ERIC Number: ED219947
Record Type: RIE
Publication Date: 1981-Nov
Reference Count: 0
Reading in the Multi-Cultural Classroom: Literacy and Triliteracy.
Harvey, T. Edward
Standard assumptions and teaching strategies must be discarded when working with international students on the university level. The problems faced by international students are exacerbated by archaic curriculum designs for reading courses. Students have often been expected to negotiate literary masterworks after only three semesters in the language. They were expected to progress from a language novice used to intensive work and reading to a mature reader able to handle a vocabulary of 80,000 to 120,000 words. In order to curb attrition, a new curriculum was designed which attended to foreign student needs. Assessment was made of student cognitive styles and a personal system of instruction for listening and reading comprehension was designed. The latest strategies in second language reading were taught the foreign students in the course. No ability to read in the target language was presupposed.
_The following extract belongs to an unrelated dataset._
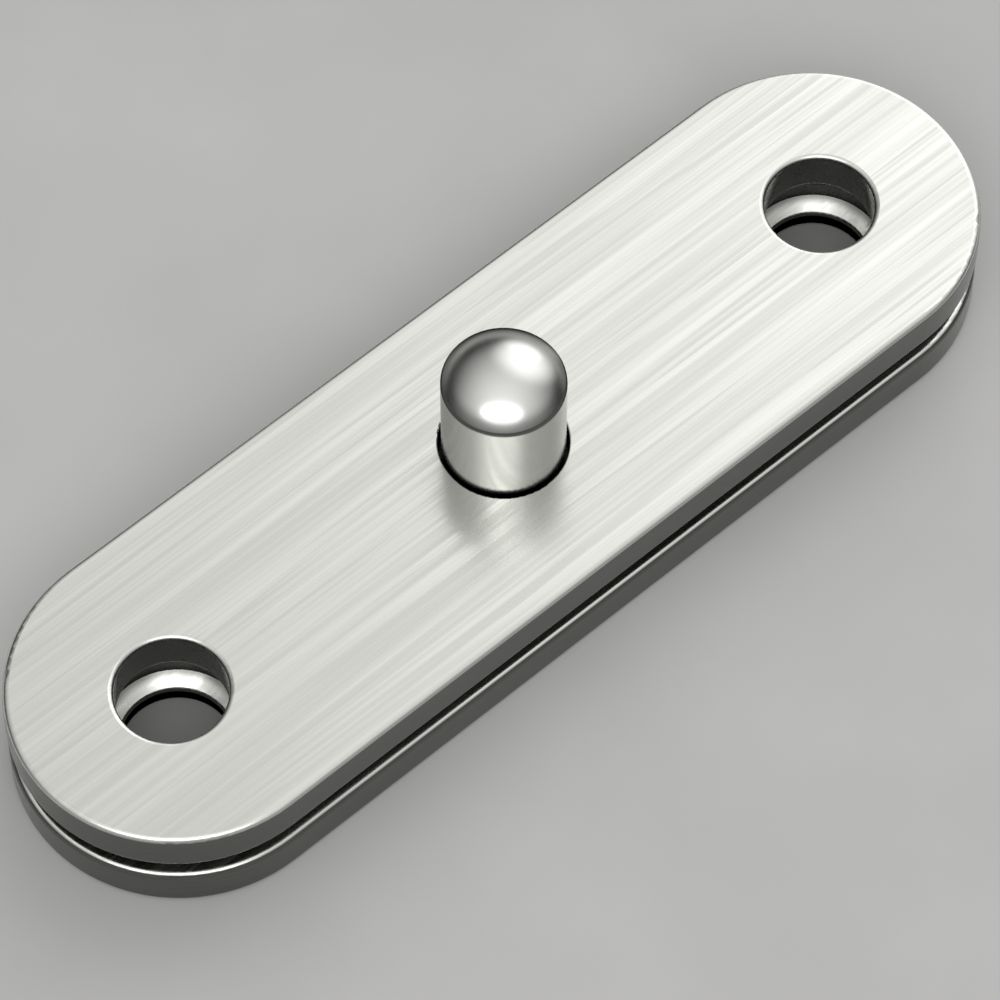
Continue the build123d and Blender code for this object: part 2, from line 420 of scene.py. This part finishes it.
# %% The pin's steel
def turned_steel(name, satin, polish, polished_above, shaded_below):
    """Steel turned on a lathe, polished above one height, and painted black as painted shade below another.
    """
    material, tree, shader = new_metal(name)
    coordinates = add(tree, "ShaderNodeTexCoord")
    place, normal = coordinates.outputs["Object"], coordinates.outputs["Normal"]
    height = add(tree, "ShaderNodeSeparateXYZ", Vector=place).outputs["Z"]
    facing_up = add(tree, "ShaderNodeSeparateXYZ", Vector=normal).outputs["Z"]
    dome = ramp(tree, height, polished_above - 0.05 * MM, polished_above + 0.15 * MM)
    # Painted reflection: the dome's colour darkens towards its shoulder, standing in for dark surroundings
    # mirrored there.
    painted_shoulder_shade = ramp(tree, facing_up, 0.60, 0.80, 1.0, 0.0)
    # Painted shade: below this height the pin is painted black, where the gap round it lies in shade.
    pin_gap_shade = ramp(tree, height, shaded_below - 0.05 * MM, shaded_below, 1.0, 0.0)
    rings = noise(tree, place, (90.0, 90.0, 9000.0))
    haze = noise(tree, place, (400.0, 400.0, 400.0), detail=3.0)

    shank = mix_colour(tree, rings, (0.49, 0.492, 0.47, 1.0), (0.55, 0.552, 0.53, 1.0))
    polished = mix_colour(tree, haze, (0.74, 0.745, 0.72, 1.0), (0.79, 0.795, 0.77, 1.0))
    polished = mix_colour(tree, painted_shoulder_shade, polished, (0.16, 0.162, 0.156, 1.0))
    colour = mix_colour(tree, dome, shank, polished)
    colour = mix_colour(tree, pin_gap_shade, colour, PAINTED_SHADE_BLACK)
    tree.links.new(colour, shader.inputs["Base Color"])
    # The painted reflection goes on at grazing angles: the dome's specular tint is black.
    grazing_shade_tint = mix_colour(tree, dome, (0.7, 0.7, 0.7, 1.0), BLACK)
    tree.links.new(grazing_shade_tint, shader.inputs["Specular Tint"])

    shank_shine = ramp(tree, rings, 0.3, 0.7, satin + 0.03, satin - 0.03)
    dome_shine = ramp(tree, haze, 0.3, 0.7, polish + 0.02, polish - 0.02)
    shine = add(tree, "ShaderNodeMix", {"data_type": "FLOAT"}, in0=dome, in2=shank_shine, in3=dome_shine)
    tree.links.new(shine.outputs[0], shader.inputs["Roughness"])

    ring_depth = ramp(tree, dome, 0.0, 1.0, 0.25, 0.0)
    marks = add(tree, "ShaderNodeBump", Strength=ring_depth, Distance=0.003 * MM, Height=rings)
    tree.links.new(marks.outputs["Normal"], shader.inputs["Normal"])
    return material


# The height up to which the pin is painted black, as painted shade in the gap round it.
gap_shade_line = plate_top - 0.25 * MM
pin_finish = turned_steel(
    "turned_pin_steel", satin=0.22, polish=0.25, polished_above=dome_start, shaded_below=gap_shade_line
)
print("painted_shade on the pin up to z =", round(gap_shade_line / MM, 2), "mm")

# %% [markdown]
# The bearing hides between the plates, but it shows at the gap and whenever the plates are turned across
# each other. Its two races are hardened rings, ground in circles, so their lines follow the distance from
# the axis.

# %% Race steel
def ground_steel(name):
    """Steel ground in circles about the pin's axis."""
    material, tree, shader = new_metal(name)
    place = add(tree, "ShaderNodeTexCoord").outputs["Object"]
    radius = distance_from_axis(tree, place)
    height = add(tree, "ShaderNodeSeparateXYZ", Vector=place).outputs["Z"]
    section = add(tree, "ShaderNodeCombineXYZ", X=radius, Y=height).outputs[0]
    circles = noise(tree, section, (9000.0, 9000.0, 1.0))
    cloud = noise(tree, place, (500.0, 500.0, 500.0), detail=3.0)
    steel = mix_colour(tree, circles, (0.60, 0.605, 0.60, 1.0), (0.72, 0.725, 0.715, 1.0))
    tree.links.new(steel, shader.inputs["Base Color"])
    tree.links.new(ramp(tree, cloud, 0.3, 0.7, 0.26, 0.18), shader.inputs["Roughness"])
    marks = add(tree, "ShaderNodeBump", Strength=0.2, Distance=0.003 * MM, Height=circles)
    tree.links.new(marks.outputs["Normal"], shader.inputs["Normal"])
    return material


race_finish = ground_steel("ground_race_steel")
print("races:", race_finish.name)

# %% [markdown]
# The balls are the smoothest thing in the hinge. They are lapped until they mirror what is round them,
# so all that is left to draw is the faintest cloud in their colour and shine.

# %% Ball steel
def ball_steel(name):
    """Lapped steel with the faintest mottle."""
    material, tree, shader = new_metal(name)
    place = add(tree, "ShaderNodeTexCoord").outputs["Object"]
    cloud = noise(tree, place, (900.0, 900.0, 900.0), detail=3.0)
    steel = mix_colour(tree, cloud, (0.70, 0.705, 0.71, 1.0), (0.76, 0.765, 0.765, 1.0))
    tree.links.new(steel, shader.inputs["Base Color"])
    tree.links.new(ramp(tree, cloud, 0.3, 0.7, 0.10, 0.06), shader.inputs["Roughness"])
    return material


ball_finish = ball_steel("lapped_ball_steel")
print("balls:", ball_finish.name)

# %% [markdown]
# The cage that spaces the balls is stamped brass. A satin skin with a fine grain, darkened a little in
# places, sets it apart from the steel when it shows in the gap.

# %% Cage brass
def satin_brass(name):
    """Stamped brass, dulled in places."""
    material, tree, shader = new_metal(name)
    place = add(tree, "ShaderNodeTexCoord").outputs["Object"]
    dulled = noise(tree, place, (350.0, 350.0, 350.0), detail=4.0)
    grain = noise(tree, place, (6000.0, 6000.0, 6000.0), detail=1.0)
    dull_share = ramp(tree, dulled, 0.35, 0.75)
    brass = mix_colour(tree, dull_share, (0.72, 0.54, 0.26, 1.0), (0.56, 0.40, 0.19, 1.0))
    tree.links.new(brass, shader.inputs["Base Color"])
    tree.links.new(ramp(tree, dulled, 0.3, 0.7, 0.28, 0.40), shader.inputs["Roughness"])
    marks = add(tree, "ShaderNodeBump", Strength=0.15, Distance=0.003 * MM, Height=grain)
    tree.links.new(marks.outputs["Normal"], shader.inputs["Normal"])
    return material


cage_finish = satin_brass("satin_cage_brass")
print("cage:", cage_finish.name)

# %% [markdown]
# Dressing the nodes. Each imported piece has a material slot, and giving it a finish is one assignment.
# The meshes themselves are never touched.

# %% Dress every node
finishes = {
    "base_plate": base_finish,
    "door_plate": door_finish,
    "pivot_pin": pin_finish,
    "lower_race": race_finish,
    "upper_race": race_finish,
    "ball_cage": cage_finish,
}
for name, node in nodes.items():
    for slot in node.material_slots:
        slot.material = finishes.get(name, ball_finish)
print("dressed", len(nodes), "nodes, of which", len(nodes) - len(finishes), "are balls")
Rate-alteration technology was applied to the reading-listening curriculum in the textual phase of a modified directed reading approach. The result of this combination of methods was better reading fluency during a one-semester course. (Author/AMH)
Publication Type: Speeches/Meeting Papers; Reports - Descriptive
Education Level: N/A
Authoring Institution: N/A
Note: Paper presented at the Annual Meeting of the American Council on the Teaching of Foreign Languages (14th, Denver, CO, November 23-26, 1981).